#### Modeling code records:
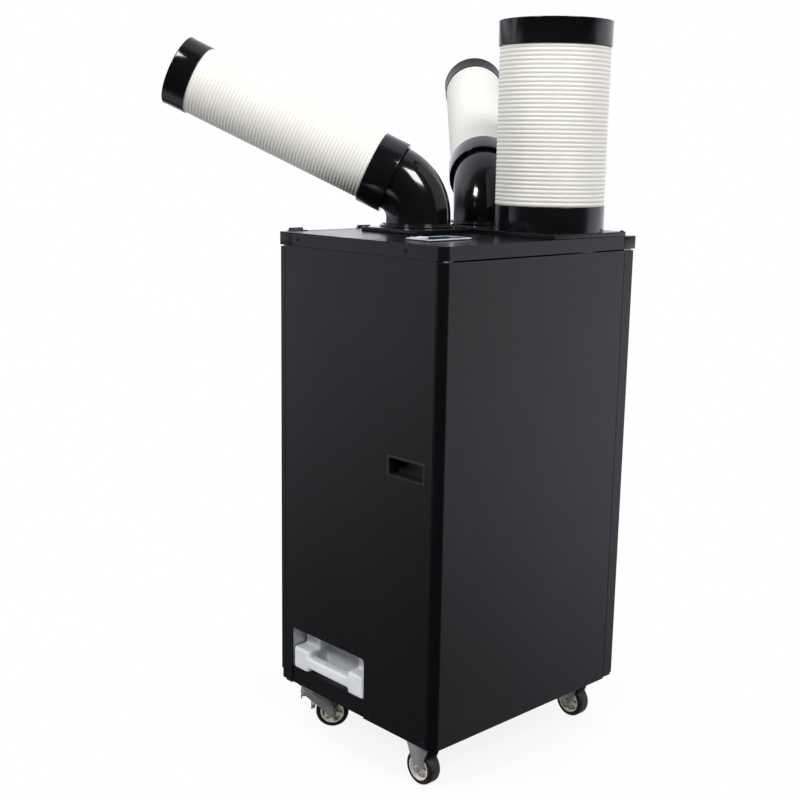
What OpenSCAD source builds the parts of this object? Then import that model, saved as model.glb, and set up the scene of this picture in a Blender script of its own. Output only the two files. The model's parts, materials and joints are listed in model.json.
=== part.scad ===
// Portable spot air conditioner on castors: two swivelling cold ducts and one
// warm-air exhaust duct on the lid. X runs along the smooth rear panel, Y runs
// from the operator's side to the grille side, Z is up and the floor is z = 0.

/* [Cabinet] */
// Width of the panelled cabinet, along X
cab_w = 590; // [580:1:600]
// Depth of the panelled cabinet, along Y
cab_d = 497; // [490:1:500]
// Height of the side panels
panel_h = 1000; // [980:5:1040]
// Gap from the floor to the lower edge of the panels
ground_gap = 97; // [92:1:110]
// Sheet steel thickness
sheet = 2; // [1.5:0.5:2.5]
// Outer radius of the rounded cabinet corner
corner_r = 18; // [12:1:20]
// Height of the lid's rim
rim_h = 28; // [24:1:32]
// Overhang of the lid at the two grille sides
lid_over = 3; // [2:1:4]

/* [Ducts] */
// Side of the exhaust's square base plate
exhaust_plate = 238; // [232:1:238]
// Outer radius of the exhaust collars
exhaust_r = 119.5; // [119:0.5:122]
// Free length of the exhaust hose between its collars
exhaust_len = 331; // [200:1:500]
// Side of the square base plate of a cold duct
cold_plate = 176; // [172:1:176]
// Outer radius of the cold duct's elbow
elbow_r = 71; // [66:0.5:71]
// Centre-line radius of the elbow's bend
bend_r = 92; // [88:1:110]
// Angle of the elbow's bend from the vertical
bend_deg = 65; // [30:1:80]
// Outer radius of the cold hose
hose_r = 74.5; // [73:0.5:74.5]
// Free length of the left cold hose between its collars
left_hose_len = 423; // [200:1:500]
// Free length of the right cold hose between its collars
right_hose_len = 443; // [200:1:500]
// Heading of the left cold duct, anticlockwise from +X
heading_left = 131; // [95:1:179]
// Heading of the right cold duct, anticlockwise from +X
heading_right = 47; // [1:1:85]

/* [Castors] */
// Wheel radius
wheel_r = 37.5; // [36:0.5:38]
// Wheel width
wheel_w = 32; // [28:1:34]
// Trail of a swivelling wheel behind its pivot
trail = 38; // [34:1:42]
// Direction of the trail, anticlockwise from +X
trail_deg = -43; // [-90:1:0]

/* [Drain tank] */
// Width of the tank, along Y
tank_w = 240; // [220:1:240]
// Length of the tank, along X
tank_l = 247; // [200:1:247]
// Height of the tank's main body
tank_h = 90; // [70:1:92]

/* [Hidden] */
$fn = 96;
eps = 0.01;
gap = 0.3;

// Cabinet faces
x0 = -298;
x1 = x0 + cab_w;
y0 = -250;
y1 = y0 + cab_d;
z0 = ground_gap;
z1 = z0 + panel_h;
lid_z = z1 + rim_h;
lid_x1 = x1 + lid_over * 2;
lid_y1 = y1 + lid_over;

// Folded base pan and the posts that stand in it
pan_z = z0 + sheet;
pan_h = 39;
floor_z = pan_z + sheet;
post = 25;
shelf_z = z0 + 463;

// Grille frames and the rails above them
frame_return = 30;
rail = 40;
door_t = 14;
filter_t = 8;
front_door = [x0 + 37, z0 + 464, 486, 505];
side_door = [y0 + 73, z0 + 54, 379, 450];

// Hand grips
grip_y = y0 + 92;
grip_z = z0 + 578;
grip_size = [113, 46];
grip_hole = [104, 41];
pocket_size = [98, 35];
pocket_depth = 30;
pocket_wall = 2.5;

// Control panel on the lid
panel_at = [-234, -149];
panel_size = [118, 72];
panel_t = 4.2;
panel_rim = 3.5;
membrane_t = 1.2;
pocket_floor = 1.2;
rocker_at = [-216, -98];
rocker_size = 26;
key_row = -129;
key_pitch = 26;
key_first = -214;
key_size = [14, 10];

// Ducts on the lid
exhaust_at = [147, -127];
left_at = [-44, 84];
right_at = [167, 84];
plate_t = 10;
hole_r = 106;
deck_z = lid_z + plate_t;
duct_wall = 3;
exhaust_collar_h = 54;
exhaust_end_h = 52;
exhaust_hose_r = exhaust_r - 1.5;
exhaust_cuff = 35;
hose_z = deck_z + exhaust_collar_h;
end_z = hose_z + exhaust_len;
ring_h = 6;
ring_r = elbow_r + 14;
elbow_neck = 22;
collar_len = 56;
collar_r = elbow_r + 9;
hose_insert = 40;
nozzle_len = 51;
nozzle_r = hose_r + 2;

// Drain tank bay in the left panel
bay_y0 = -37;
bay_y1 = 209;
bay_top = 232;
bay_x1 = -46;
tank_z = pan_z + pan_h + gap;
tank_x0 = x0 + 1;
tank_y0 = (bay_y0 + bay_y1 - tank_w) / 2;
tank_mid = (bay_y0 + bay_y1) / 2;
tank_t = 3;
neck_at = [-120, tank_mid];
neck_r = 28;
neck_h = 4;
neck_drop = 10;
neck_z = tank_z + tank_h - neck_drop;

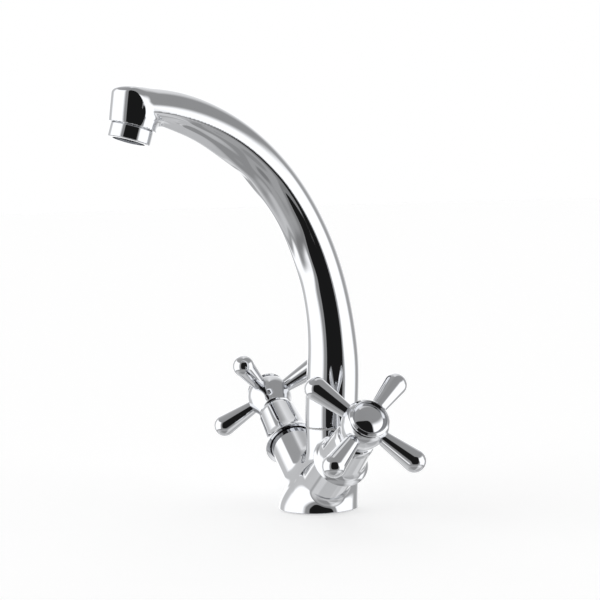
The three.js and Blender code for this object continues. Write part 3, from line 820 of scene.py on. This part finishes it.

--

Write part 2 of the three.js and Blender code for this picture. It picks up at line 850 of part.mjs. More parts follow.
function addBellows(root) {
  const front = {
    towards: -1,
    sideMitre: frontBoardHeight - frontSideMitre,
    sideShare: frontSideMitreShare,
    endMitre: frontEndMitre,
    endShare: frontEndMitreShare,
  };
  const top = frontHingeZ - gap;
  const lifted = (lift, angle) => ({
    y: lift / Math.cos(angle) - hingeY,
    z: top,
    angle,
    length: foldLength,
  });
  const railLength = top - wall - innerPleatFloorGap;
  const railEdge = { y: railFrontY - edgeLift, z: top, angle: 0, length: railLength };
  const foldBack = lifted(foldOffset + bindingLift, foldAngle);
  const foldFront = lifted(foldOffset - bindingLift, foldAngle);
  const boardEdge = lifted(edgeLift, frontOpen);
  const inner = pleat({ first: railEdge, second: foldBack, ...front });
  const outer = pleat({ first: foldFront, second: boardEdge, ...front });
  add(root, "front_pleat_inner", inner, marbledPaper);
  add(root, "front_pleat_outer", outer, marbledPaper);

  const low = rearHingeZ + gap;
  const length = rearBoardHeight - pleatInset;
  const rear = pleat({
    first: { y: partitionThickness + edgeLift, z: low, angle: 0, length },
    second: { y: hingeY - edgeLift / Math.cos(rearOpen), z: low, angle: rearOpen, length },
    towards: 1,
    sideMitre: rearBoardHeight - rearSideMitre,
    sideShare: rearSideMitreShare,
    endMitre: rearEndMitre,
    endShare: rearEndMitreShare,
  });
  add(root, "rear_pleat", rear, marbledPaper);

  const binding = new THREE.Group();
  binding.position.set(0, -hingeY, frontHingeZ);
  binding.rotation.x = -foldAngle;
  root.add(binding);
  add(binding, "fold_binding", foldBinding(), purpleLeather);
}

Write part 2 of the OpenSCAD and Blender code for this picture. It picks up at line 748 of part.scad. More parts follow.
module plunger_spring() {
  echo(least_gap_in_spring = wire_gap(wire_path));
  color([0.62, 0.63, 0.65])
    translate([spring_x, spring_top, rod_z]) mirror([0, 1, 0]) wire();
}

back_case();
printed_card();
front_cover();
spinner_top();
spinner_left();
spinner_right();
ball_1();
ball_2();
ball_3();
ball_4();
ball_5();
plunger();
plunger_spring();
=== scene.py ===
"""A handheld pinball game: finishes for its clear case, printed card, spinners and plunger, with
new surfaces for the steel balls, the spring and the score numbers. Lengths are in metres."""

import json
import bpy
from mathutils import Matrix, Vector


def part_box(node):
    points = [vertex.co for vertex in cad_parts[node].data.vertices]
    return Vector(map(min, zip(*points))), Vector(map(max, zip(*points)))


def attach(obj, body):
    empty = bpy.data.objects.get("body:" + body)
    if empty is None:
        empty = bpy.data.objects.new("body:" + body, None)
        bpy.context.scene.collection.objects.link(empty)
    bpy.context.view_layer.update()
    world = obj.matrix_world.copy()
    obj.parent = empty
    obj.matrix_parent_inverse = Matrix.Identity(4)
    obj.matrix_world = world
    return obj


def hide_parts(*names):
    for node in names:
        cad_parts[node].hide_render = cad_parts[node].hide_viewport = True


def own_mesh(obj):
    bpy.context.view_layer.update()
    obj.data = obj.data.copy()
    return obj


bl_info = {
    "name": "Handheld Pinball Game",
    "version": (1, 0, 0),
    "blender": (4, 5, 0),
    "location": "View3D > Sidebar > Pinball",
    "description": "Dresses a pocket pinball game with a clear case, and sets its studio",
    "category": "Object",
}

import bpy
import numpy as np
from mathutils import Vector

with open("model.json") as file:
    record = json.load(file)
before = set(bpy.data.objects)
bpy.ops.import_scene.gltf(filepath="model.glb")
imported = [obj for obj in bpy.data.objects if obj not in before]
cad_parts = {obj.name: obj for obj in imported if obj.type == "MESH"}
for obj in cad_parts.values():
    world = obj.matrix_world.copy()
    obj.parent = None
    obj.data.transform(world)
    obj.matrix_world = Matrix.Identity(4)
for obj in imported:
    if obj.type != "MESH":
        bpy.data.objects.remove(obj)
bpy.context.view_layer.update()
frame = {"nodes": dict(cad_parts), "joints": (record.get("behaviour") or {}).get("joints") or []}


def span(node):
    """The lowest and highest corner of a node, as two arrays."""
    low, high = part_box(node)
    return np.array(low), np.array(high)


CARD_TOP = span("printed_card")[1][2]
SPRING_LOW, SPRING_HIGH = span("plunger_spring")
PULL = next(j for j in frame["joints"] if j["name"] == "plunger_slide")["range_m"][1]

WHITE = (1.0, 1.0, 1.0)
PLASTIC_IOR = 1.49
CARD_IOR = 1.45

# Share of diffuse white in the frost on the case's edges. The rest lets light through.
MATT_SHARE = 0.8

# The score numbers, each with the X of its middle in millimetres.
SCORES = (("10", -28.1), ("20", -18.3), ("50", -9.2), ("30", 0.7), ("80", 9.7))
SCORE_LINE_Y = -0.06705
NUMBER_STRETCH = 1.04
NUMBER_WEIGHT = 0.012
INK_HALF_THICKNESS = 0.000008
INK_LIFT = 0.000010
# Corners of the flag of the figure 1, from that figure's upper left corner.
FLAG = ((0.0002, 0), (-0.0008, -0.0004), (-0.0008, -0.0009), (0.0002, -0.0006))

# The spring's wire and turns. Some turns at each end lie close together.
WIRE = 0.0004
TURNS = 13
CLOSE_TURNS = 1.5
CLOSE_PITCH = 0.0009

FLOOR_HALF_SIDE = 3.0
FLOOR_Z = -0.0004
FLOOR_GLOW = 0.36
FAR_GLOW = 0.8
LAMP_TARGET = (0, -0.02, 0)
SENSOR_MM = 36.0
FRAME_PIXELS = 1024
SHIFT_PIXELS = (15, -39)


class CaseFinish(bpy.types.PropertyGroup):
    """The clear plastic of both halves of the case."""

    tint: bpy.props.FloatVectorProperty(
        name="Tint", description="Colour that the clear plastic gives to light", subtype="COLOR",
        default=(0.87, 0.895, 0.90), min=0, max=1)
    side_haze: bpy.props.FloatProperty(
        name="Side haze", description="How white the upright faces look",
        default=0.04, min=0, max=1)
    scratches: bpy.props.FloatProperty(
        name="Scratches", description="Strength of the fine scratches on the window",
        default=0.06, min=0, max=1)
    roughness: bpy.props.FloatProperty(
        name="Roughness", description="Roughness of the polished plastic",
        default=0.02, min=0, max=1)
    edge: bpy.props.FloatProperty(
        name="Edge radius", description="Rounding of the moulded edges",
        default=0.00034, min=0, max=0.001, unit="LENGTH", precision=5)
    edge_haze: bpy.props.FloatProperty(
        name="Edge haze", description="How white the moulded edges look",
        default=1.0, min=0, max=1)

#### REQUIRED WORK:
Return a copy of every line that includes the word "this".

#### SOLUTION TO THE PROBLEM:
What OpenSCAD source builds the parts of this object? Then import that model, saved as model.glb, and set up the scene of this picture in a Blender script of its own. Output only the two files. The model's parts, materials and joints are listed in model.json.
The three.js and Blender code for this object continues. Write part 3, from line 820 of scene.py on. This part finishes it.
Write part 2 of the three.js and Blender code for this picture. It picks up at line 850 of part.mjs. More parts follow.
Write part 2 of the OpenSCAD and Blender code for this picture. It picks up at line 748 of part.scad. More parts follow.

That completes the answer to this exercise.